Kennedy read most of the speech verbatim but he dropped Sorensen's ending and improvised the last eight paragraphs.
Aftermath
Immediately following the address, Kennedy left the Oval Office and at 8:19 p.m., he sat down for dinner upstairs. Meanwhile, the White House was flooded by approximately 1000 responding telegrams, of which two thirds expressed appreciation. Most of the messages from the South were disapproving. Kennedy later had adviser Louis E. Martin read some of them to him. The Attorney General also received mail, much of it expressing anti-civil rights sentiments. The State Department issued copies of the speech to all American diplomatic posts with specific instructions from the President and Secretary of State Dean Rusk on how the material was to be shared with the international community.
Later that night, civil rights activist Medgar Evers, who had been listening to Kennedy's remarks on the radio, was assassinated as he returned to his home in Jackson, Mississippi, which immediately drew domestic attention away from the event. Like the address, however, the murder brought renewed emphasis to civil rights problems and contributed to a growing sense of national urgency to take action.
Civil rights legislation
The week after the speech was marked by vigorous legislative activity as the Justice Department worked on finishing Kennedy's proposals while Democratic leadership discussed strategies for enacting them. On June 19, Kennedy sent his civil rights bill to Congress. In addition to his proposals made in February, the bill called for equal accommodations in public facilities, provisions for the Attorney General to initiate school desegregation suits, new programs to ensure fair employment practices such as support of a Fair Employment Practice Committee, the establishment of a Community Relations Service, and the granting of authority to the federal government to withhold funds from programs and activities in which discrimination occurred. In a speech before a joint session, Kennedy implored Congress to pass it, warning that legislative inaction would result in "continued, if not increased, racial strife—causing the leadership on both sides to pass from the hands of reasonable and responsible men to the purveyors of hate and violence, endangering domestic tranquility, retarding our Nation's economic and social progress and weakening the respect with which the rest of the world regards us."
Vice-President Johnson had misgivings about the success of a civil rights bill, at least until appropriations were passed. Senate Majority Leader Mike Mansfield was convinced that mandating the desegregation of public accommodations was unconstitutional. At the same time, civil rights leaders—though they recognized the fact that the bill was the most comprehensive civil rights legislation ever to be considered by Congress—wanted more provisions. Meanwhile, members of the Kennedy administration lobbied in Congress. Secretary Rusk spoke of the Soviet Union's efforts to portray the United States as racist, and Robert Kennedy testified before the Senate Judiciary Committee on conditions in the segregated South.
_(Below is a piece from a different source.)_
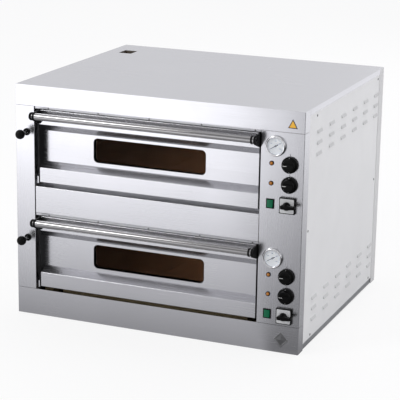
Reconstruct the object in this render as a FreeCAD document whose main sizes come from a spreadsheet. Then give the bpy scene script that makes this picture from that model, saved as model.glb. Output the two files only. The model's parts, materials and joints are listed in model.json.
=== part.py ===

The President wanted the bill to pass before the November 1964 elections to prevent it from becoming a central campaign issue.
In the end, the most vocal support for the civil rights bill came from the participants of the August 28 March on Washington for Jobs and Freedom. The demonstration made Kennedy anxious, but its organizers ensured that it would be used to support his legislation. The 16th Street Baptist Church bombing (in which four black choir girls were killed) in September increased public support for the bill, but legislative progress stagnated in Congress due to the efforts of southern Democrats and conservative Republicans. In an interview that month, the President acknowledged the political cost of his new stance on civil rights: "It has caused a good deal of feeling against the Administration in the South—also, I suppose, in other parts of the country. ... I lost some southern states in 1960 so I suppose I will lose some, maybe more, in 1964. I am not sure that I am the most popular figure in the country today in the South, but that is all right." Still, he remained optimistic about his legislation, commenting in his last-ever press conference on November 14, "However dark the land looks now, I think that 'westward look, the land is bright,' and I think that next summer it may be." On November 22, 1963 Kennedy was assassinated in Dallas, Texas. Johnson was immediately sworn in as President and addressed a joint session of Congress, saying, "No memorial oration or eulogy could more eloquently honor President Kennedy's memory than the earliest possible passage of the civil rights bill for which he fought so long." After an intense legislative effort, the bill was approved by Congress and was signed into law by Johnson as the Civil Rights Act on July 2, 1964.
Legacy
Kennedy's finest moment as president showcased his evolution from a cautious politician into a world leader bold enough to deliver perhaps the finest speech ever on race relations.
The address was Kennedy's most dramatic statement on African-American civil rights. It transformed the political discourse of the subject from that of a legal issue to that of a moral one. The emotional impact of the oration was enhanced by the fact that it had occurred only a day after Kennedy's American University speech, putting it in the context of a greater political moment. Sorensen asserted that it signified the end of manifest resistance to university desegregation by state governments. It indicated a significant shift in policy for the Kennedy administration, which, from that point on, assumed the goals of the civil rights movement. Historian Carl Bauer said that the speech "marked a turning point" for the President, who then became a central figure of the civil rights movement, and signified the beginning of a "second Reconstruction" in which all three branches of the federal government worked together to ensure the rights of African Americans.
Sorensen considered the address one of Kennedy's most important speeches, second only to the American University speech. Louis E. Martin called it "the most forthright statement ever made on civil rights." In an editorial appearing in The New York Times on June 11, 2013, historian Peniel E. Joseph wrote of the oration as "Kennedy's finest moment." Kennedy's posthumous reputation as a key proponent of civil rights is largely because of the speech. In another written piece on the 50th anniversary of Kennedy's death, Joseph asserted that by delivering the speech Kennedy had "[i]n one fell swoop ... placed himself not simply on the side of the civil rights movement, but as one of that movement's champions."